To be sure, the front-end of these emergent Western and Southeastern markets invites an easy optimism, as compared to the known real world experience and challenges of the RTO model. Nevertheless, the emergent market path being charted in the Southeast and interior West offers a different value proposition.
Specifically, it does not start from the foundational premise of the prescribed RTO model that a market can be designed, standardized, and imposed in a similar fashion everywhere. Because, if anything is a foundational reality of energy markets and policy, it is that geography matters, local decisions have regional effects, and large investments of capital are worth fighting over and for.
Expanded power pools in any region bring customers benefits and options, while also allowing greater ability to integrate intermittent renewable energy. Meanwhile, unlike the cross-currents of state policy that have roiled the capacity market RTOs, the emergent markets sit on top of state policy.
The rules do not have to be changed every time a state makes a dramatic move to, say, save its nuclear plants, mandate uneconomic resources or disfavor (or favor) given technologies.

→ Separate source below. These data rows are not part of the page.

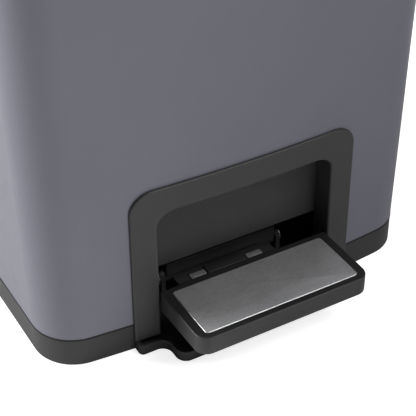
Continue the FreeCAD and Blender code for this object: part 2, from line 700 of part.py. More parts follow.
def rod_path(start_x, bend, top):
    def draw(sketch):
        x, z = d.rod_side, d.rod_pin_height
        arc = arc_about(sketch, x - bend, z + bend, bend, -90, 0)
        constrain(sketch, "Radius", bend, arc)
        place(sketch, arc, START, x=x - bend)
        place(sketch, arc, END, y=z + bend)
        foot = vector(start_x.number, z.number)
        level = sketch.addGeometry(Part.LineSegment(foot, sketch.getPoint(arc, START)), False)
        place(sketch, level, START, start_x, z)
        join(sketch, level, END, arc, START)
        head = vector(x.number, top.number)
        upright = sketch.addGeometry(Part.LineSegment(sketch.getPoint(arc, END), head), False)
        join(sketch, arc, END, upright, START)
        place(sketch, upright, END, x, top)
    return draw


def rod_guides():
    body = new_body("rod_guides")
    half = d.rod_diameter + d.guide_margin
    for name, low in (("low", d.guide_low), ("high", d.guide_high)):
        add(body, name + "_block", "z", low, low + d.guide_height,
            rectangle(d.rod_side - half, d.rod_side + half, ROD_Y - half, BACK - d.sheet_thickness, 1))
        cut(body, name + "_bore", "z", low, low + d.guide_height,
            disc(d.rod_side, ROD_Y, d.rod_diameter + 4 * d.running_clearance))


# ---------------------------------------------------------------- shelf and buckets
def bucket_shelf():
    body = new_body("bucket_shelf")
    half = d.body_width / 2 - d.sheet_thickness - d.shelf_side_gap
    front = FRONT + d.recess_depth + d.back_panel_thickness + d.shelf_end_gap
    back = BACK - d.sheet_thickness - d.shelf_end_gap
    add(body, "plate", "z", d.shelf_height, SHELF_TOP, outline(
        (-half, front, d.shelf_front_corner), (half, front, d.shelf_front_corner),
        (half, back, d.shelf_back_corner), (-half, back, d.shelf_back_corner)))
    for name, side in (("left", -1), ("right", 1)):
        add(body, name + "_rib", "z", SHELF_TOP, SHELF_TOP + d.shelf_rib_height,
            bucket_outline(side, d.shelf_rib_outer, BUCKET_BOTTOM_WIDTH, BUCKET_BOTTOM_DEPTH),
            bucket_outline(side, d.shelf_rib_inner, BUCKET_BOTTOM_WIDTH, BUCKET_BOTTOM_DEPTH))
    cut(body, "rod_slot", "z", d.shelf_height, SHELF_TOP + d.shelf_rib_height,
        rectangle(d.rod_side - d.rod_slot_half, d.rod_side + d.rod_slot_half,
                  ROD_Y - d.rod_slot_half, ROD_Y + d.rod_slot_half, 3))
    cut(body, "holes", "z", d.shelf_height, SHELF_TOP,
        *[disc(x, y, d.screw_diameter + d.curved_clearance) for x, y in post_places()])
    cut(body, "head_seats", "z", SHELF_TOP - d.screw_head_height - 0.2, SHELF_TOP + d.shelf_rib_height,
        *[disc(x, y, d.screw_head + 0.6) for x, y in post_places()])


def post_places():
    side = d.body_width / 2 - d.post_offset_side
    return [(sign * side, y) for sign in (-1, 1)
            for y in (FRONT + d.post_offset_front, BACK - d.post_offset_back)]


def shelf_screws():
    body = new_body("shelf_screws")
    head_bottom = SHELF_TOP - d.screw_head_height - 0.2
    add(body, "shanks", "z", d.shelf_height - d.screw_reach, head_bottom,
        *[disc(x, y, d.screw_diameter) for x, y in post_places()])
    add(body, "heads", "z", head_bottom, SHELF_TOP - 0.2,
        *[disc(x, y, d.screw_head) for x, y in post_places()])


def bucket_middle(side):
    return side * (d.bucket_gap / 2 + d.bucket_flange + BUCKET_TOP_WIDTH / 2)


def bucket_outline(side, grow, width, depth):
    """A bucket's plan at one level; the buckets taper evenly about their middle."""
    middle_x = bucket_middle(side)
    middle_y = FRONT + d.bucket_front + BUCKET_TOP_DEPTH / 2
    half_x = width / 2 + grow
    half_y = depth / 2 + grow
    return rectangle(middle_x - half_x, middle_x + half_x, middle_y - half_y, middle_y + half_y,
                     d.bucket_corner + grow)


def inner_bucket(label, side):
    body = new_body(label)
    top, bottom = d.bucket_top, SHELF_TOP
    wall = d.bucket_wall
    loft(body, "outside", "Additive",
         bottom, bucket_outline(side, 0, BUCKET_BOTTOM_WIDTH, BUCKET_BOTTOM_DEPTH),
         top, bucket_outline(side, 0, BUCKET_TOP_WIDTH, BUCKET_TOP_DEPTH))
    add(body, "rim", "z", top - d.bucket_rim_height, top,
        bucket_outline(side, d.bucket_flange, BUCKET_TOP_WIDTH, BUCKET_TOP_DEPTH))
    loft(body, "inside", "Subtractive",
         bottom + wall, bucket_outline(side, -wall, BUCKET_BOTTOM_WIDTH, BUCKET_BOTTOM_DEPTH),
         top, bucket_outline(side, -wall, BUCKET_TOP_WIDTH, BUCKET_TOP_DEPTH))
    middle = bucket_middle(side)
    hole_half = d.hand_hole_width / 2
    hole_top = top - d.hand_hole_drop
    cut(body, "hand_holes", "y", FRONT + d.bucket_front / 2, BACK - d.bucket_back / 2,
        rectangle(middle - hole_half, middle + hole_half, hole_top - d.hand_hole_height, hole_top,
                  d.hand_hole_corner))
    return body


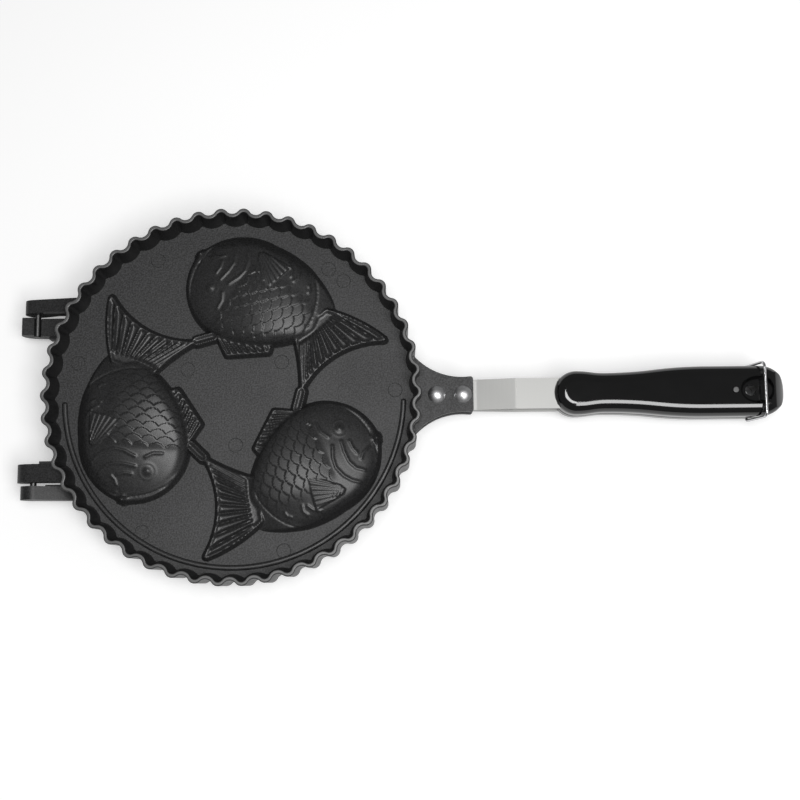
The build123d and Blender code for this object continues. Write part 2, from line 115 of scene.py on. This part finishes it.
# The rim's edge and the bead behind the seal are cast with round edges, and the rim's foot runs
# round in shallower flutes than its edge. A thin band just under the rim's edge is painted
# lighter, as a painted highlight.
floor_level = 3.5 * mm
rim_level = 18.0 * mm
bead_level = floor_level + 1.3 * mm
foot_crest = 95.3 * mm
foot_inside, foot_outside = 92.2 * mm, 95.4 * mm
foot_shift = 0.3 * mm
foot_flattening = 0.66
rim_round, bead_round = 0.75 * mm, 1.2 * mm
round_steps = 4
level_slack = 0.01 * mm
raised_slack = 0.05 * mm
weld_reach, sliver_reach = 0.002 * mm, 0.004 * mm
flat_angle, sharp_angle = radians(1), radians(40)
# Painted highlight along the rim's edge: the depth band where it lies and its grey.
painted_highlight_low, painted_highlight_high = rim_level - 0.16 * mm, rim_level - 0.03 * mm
painted_highlight_grey = 0.10


def depth_of(vert):
    """Height of a point above or below the parting plane."""
    return abs(vert.co.z - parting)


def all_at(verts, level):
    """Whether all points lie at one height."""
    return all(abs(depth_of(vert) - level) < level_slack for vert in verts)


def merged_copy(piece_name):
    """CAD mesh of a piece with its doubled points joined."""
    form = bmesh.new()
    form.from_mesh(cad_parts[piece_name].data)
    bmesh.ops.remove_doubles(form, verts=form.verts, dist=weld_reach)
    bmesh.ops.dissolve_degenerate(form, edges=form.edges, dist=sliver_reach)
    return form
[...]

For much of the last 20 years, there has been a school of thought among some electricity policymakers that expansion of the full prescriptive RTO model is the foreordained end-game for utilities across the country. But the development of these emergent markets has called that assumption into question.
These emergent markets should be welcomed as a promising new model for the evolution of the U.S. grid, and policymakers would be wise to embrace them as a prudent, attainable option for certain regions. If given a fair chance, emergent markets could become a viable "third way," for states that have thus far resisted full RTOs. Emergent markets may be an opportunity to achieve much of the benefits of regionalization, without incurring the sorts of bureaucratic burdens that have made many states apprehensive of full RTOs.
In a business that is ultimately about the safe, reliable, and affordable delivery of electricity, customers will be better off for the discussions that are happening around these new market developments.